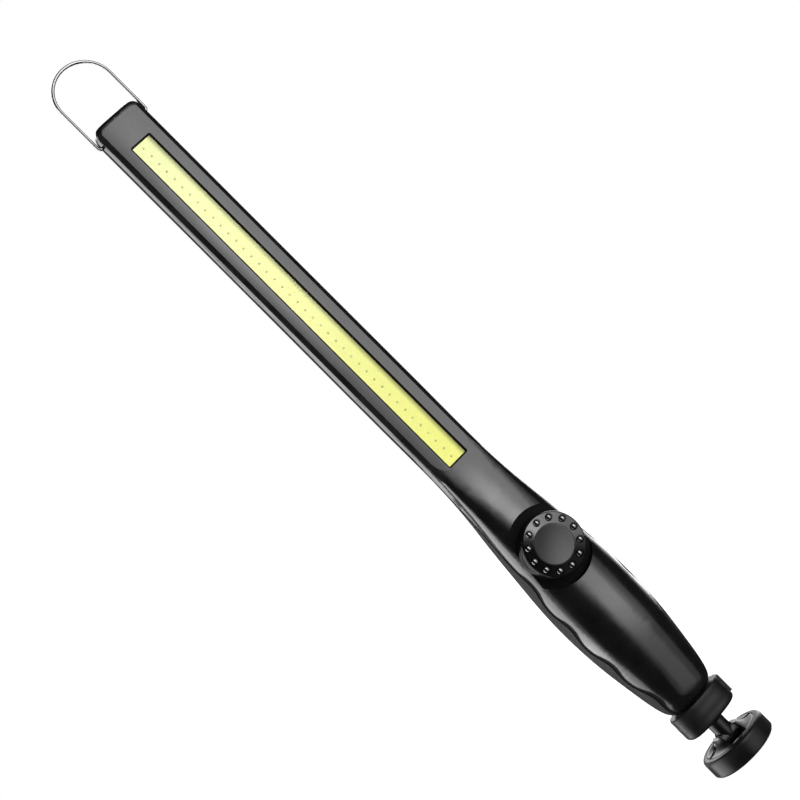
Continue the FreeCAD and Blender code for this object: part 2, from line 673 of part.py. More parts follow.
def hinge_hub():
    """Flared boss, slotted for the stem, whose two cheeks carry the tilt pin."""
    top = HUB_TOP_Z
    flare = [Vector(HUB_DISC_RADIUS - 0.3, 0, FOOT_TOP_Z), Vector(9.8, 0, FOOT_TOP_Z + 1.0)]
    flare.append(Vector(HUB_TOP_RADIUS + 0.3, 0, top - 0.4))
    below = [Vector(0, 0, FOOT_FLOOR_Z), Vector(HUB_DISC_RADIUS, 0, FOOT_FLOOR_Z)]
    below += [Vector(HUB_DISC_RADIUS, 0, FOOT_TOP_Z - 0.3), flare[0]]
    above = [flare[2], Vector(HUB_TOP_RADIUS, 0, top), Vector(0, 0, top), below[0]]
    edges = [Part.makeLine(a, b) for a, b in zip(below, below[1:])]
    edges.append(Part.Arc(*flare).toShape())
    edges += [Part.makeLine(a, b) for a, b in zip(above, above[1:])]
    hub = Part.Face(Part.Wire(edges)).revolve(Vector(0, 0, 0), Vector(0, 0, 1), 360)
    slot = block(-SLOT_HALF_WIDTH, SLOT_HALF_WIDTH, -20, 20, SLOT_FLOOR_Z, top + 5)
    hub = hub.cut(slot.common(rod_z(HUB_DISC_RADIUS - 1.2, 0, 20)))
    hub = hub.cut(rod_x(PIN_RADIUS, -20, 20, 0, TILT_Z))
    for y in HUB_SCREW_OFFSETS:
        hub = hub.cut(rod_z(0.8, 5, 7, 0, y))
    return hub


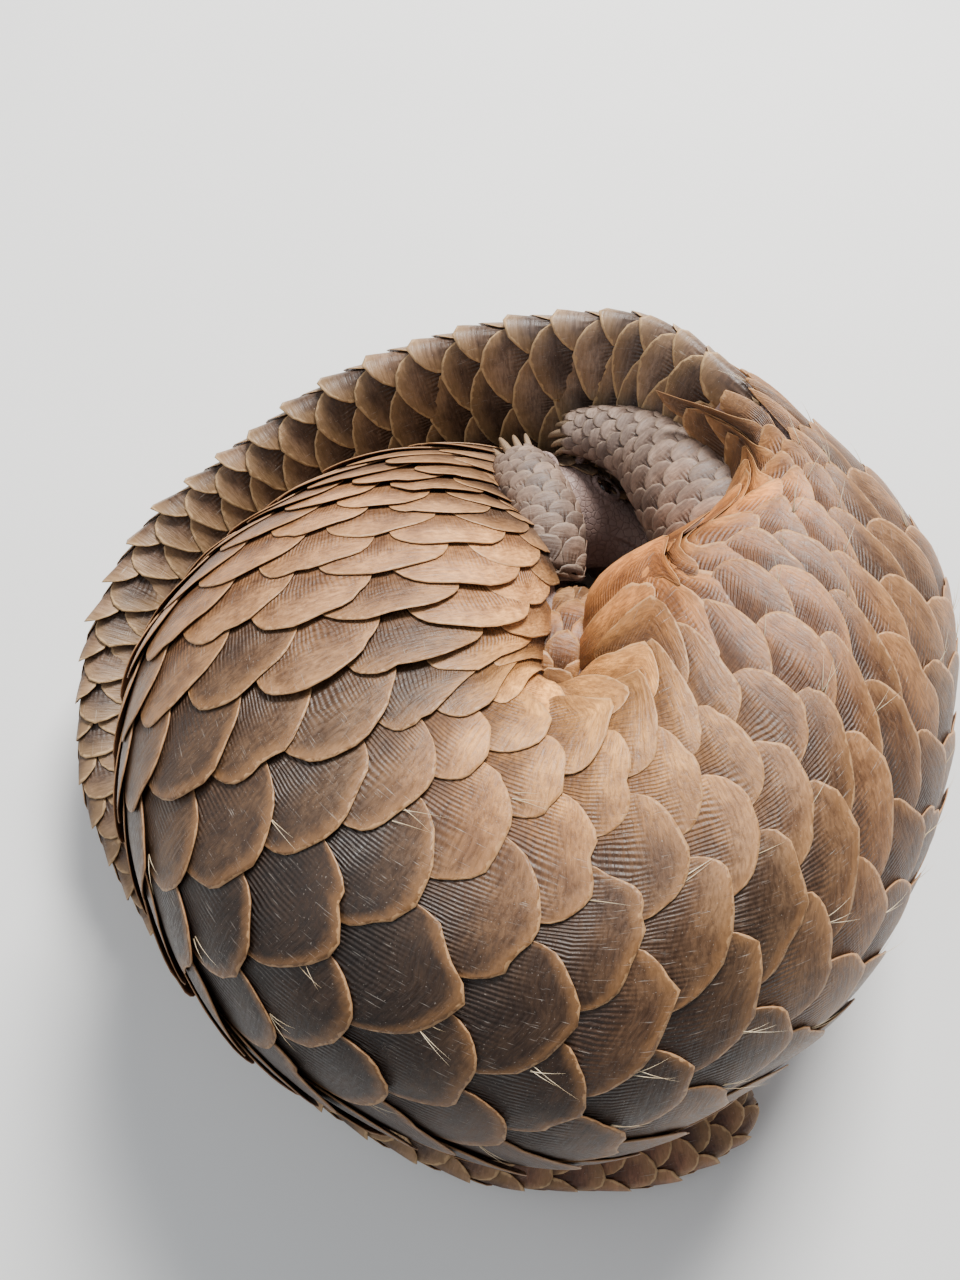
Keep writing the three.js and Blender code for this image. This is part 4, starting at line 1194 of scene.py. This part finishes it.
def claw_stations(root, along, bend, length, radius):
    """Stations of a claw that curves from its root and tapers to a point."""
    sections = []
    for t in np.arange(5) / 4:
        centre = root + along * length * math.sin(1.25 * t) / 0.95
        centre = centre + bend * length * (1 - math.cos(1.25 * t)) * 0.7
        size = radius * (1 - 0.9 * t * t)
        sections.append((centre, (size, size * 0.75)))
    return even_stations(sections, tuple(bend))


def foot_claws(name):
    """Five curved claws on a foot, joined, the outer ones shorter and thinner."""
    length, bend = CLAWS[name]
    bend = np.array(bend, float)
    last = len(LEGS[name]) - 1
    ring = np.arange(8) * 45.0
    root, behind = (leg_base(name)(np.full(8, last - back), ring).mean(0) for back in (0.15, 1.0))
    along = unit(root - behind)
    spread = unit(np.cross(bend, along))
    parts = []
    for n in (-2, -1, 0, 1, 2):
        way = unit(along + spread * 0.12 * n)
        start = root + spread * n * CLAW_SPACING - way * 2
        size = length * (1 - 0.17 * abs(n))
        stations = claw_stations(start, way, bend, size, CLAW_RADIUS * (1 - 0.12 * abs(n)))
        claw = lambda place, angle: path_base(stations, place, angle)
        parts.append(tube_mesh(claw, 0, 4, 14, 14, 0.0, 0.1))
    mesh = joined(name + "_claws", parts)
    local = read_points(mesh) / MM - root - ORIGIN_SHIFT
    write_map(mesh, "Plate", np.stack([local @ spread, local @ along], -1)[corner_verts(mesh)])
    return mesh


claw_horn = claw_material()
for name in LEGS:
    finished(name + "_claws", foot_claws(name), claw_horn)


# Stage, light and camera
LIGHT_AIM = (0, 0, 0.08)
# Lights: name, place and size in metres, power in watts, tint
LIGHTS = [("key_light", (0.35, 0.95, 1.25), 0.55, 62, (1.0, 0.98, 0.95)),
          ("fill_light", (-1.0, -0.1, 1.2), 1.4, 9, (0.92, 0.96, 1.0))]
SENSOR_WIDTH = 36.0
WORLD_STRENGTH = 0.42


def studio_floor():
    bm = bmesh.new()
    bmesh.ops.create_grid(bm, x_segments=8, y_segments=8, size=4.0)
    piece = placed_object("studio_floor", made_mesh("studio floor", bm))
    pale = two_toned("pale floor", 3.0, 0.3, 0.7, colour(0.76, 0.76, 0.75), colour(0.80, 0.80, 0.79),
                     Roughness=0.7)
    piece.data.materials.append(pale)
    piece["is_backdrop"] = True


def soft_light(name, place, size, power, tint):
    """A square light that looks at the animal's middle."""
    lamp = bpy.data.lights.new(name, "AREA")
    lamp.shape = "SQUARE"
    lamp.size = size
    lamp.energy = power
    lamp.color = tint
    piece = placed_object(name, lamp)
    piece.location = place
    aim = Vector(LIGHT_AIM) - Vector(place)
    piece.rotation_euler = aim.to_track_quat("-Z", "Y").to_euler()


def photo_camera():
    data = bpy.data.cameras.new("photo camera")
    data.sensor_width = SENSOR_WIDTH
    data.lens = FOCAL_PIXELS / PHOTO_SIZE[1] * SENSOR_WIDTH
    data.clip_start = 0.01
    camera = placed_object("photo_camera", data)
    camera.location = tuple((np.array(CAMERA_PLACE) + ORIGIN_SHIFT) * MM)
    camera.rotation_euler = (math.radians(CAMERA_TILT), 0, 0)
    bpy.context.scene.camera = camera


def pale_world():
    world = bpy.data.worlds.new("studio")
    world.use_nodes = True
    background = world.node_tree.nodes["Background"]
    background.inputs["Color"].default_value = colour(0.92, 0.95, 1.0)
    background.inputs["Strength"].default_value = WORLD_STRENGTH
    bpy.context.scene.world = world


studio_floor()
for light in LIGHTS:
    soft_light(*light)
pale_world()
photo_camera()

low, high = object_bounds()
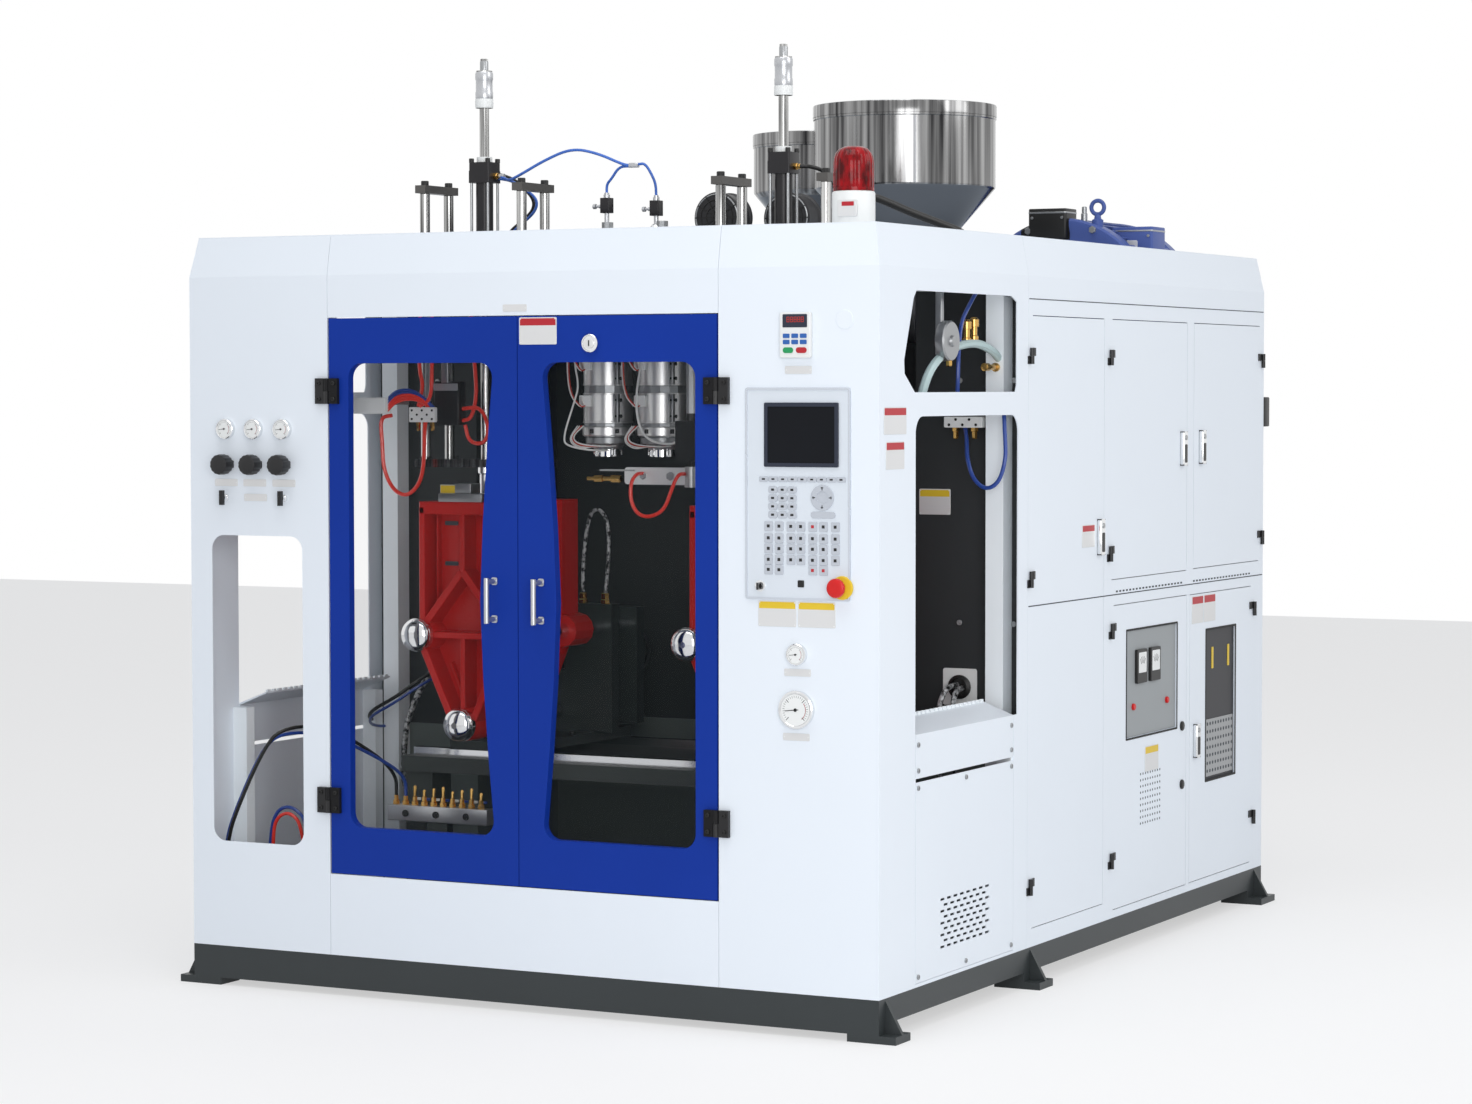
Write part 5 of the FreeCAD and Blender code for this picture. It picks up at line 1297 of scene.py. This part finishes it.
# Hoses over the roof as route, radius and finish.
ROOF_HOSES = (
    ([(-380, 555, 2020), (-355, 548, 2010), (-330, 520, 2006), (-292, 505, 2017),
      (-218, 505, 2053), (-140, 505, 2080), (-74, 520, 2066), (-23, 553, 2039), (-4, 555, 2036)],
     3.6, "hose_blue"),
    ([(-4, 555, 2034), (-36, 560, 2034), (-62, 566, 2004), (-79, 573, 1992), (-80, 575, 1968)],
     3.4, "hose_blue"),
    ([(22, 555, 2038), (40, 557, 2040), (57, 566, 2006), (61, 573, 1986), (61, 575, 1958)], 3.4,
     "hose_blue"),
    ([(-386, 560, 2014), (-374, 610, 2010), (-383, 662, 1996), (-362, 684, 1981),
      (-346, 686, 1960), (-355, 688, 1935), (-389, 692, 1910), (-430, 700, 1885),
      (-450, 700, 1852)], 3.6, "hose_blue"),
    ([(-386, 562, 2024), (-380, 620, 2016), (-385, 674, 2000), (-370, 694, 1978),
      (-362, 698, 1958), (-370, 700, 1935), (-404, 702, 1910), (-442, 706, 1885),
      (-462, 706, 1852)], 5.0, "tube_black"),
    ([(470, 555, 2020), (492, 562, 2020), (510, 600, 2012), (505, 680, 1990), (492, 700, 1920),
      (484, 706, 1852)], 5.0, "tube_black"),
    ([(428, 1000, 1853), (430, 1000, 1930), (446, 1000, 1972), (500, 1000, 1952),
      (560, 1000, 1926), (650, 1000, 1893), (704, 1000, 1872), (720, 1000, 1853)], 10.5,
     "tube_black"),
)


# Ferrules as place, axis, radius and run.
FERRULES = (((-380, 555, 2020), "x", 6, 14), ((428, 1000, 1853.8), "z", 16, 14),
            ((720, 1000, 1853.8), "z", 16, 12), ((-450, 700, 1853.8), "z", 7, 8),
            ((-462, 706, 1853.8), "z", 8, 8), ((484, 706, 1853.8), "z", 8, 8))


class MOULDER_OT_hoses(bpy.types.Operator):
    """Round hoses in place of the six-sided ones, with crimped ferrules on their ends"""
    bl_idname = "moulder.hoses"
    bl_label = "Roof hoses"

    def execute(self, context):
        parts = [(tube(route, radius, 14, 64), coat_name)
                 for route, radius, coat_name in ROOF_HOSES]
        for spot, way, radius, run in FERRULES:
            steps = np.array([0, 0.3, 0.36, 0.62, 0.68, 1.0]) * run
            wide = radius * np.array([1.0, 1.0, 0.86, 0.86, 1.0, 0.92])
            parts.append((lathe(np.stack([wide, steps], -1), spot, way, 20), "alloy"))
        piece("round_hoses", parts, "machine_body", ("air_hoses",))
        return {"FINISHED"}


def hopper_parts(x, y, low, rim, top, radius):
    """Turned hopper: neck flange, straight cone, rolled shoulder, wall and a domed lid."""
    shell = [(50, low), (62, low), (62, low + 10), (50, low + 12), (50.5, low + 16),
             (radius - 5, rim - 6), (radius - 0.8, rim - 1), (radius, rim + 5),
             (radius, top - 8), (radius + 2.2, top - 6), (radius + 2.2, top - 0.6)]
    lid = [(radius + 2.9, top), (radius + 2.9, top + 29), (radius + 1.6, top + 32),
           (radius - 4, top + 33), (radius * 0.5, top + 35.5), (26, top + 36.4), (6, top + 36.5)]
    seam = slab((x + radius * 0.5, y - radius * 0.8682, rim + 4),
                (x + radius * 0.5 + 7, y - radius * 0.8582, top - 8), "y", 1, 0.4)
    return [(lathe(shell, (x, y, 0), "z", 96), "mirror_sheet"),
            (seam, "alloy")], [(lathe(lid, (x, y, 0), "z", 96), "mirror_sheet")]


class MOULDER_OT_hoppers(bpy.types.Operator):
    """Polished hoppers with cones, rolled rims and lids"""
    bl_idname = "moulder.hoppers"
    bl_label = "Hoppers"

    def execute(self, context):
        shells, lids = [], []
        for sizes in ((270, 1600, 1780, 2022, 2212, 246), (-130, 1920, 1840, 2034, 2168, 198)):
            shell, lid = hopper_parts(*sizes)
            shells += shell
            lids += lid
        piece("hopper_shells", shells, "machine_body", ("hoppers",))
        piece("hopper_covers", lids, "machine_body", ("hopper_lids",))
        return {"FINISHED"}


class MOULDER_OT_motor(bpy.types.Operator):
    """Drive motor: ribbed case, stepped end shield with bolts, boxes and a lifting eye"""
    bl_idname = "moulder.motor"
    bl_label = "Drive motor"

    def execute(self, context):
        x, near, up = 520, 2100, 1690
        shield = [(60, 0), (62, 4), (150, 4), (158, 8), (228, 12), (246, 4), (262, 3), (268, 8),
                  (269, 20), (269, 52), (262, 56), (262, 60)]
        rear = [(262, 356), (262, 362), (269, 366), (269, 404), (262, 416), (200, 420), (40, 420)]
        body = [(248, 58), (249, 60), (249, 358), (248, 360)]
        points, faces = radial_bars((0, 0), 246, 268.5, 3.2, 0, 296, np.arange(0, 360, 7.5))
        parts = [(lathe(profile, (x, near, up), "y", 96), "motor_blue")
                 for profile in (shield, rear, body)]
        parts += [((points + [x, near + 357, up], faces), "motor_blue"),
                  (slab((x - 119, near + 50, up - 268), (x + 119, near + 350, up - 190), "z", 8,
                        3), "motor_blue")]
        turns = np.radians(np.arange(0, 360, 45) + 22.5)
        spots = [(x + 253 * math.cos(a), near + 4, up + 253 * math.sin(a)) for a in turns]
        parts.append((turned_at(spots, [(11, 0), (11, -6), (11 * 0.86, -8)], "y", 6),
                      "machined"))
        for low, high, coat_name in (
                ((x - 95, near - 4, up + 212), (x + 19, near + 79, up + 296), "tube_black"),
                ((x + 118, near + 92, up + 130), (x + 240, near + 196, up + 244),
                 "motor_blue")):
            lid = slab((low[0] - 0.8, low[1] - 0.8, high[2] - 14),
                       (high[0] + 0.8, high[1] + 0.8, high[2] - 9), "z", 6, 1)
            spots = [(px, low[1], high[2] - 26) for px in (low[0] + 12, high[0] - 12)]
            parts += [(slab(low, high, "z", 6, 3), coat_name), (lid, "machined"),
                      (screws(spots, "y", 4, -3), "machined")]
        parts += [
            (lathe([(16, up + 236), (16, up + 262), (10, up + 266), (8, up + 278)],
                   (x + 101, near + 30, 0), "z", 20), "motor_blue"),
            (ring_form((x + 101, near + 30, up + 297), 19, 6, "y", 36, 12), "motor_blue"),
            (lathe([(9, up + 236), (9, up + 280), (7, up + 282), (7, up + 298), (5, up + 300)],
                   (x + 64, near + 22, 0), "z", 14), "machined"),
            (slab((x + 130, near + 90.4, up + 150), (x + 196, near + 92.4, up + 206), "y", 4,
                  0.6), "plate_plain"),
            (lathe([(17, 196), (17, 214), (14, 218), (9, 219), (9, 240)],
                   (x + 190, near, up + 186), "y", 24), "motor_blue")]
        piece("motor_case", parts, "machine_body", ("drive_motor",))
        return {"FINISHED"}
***
* TO DO
Repeat, character for character, the lines of the material above from the line with "Keep writing the" through the line with "return even_stations(sections, tuple(bend))".

* EXPECTED ANSWER
Keep writing the three.js and Blender code for this image. This is part 4, starting at line 1194 of scene.py. This part finishes it.
def claw_stations(root, along, bend, length, radius):
    """Stations of a claw that curves from its root and tapers to a point."""
    sections = []
    for t in np.arange(5) / 4:
        centre = root + along * length * math.sin(1.25 * t) / 0.95
        centre = centre + bend * length * (1 - math.cos(1.25 * t)) * 0.7
        size = radius * (1 - 0.9 * t * t)
        sections.append((centre, (size, size * 0.75)))
    return even_stations(sections, tuple(bend))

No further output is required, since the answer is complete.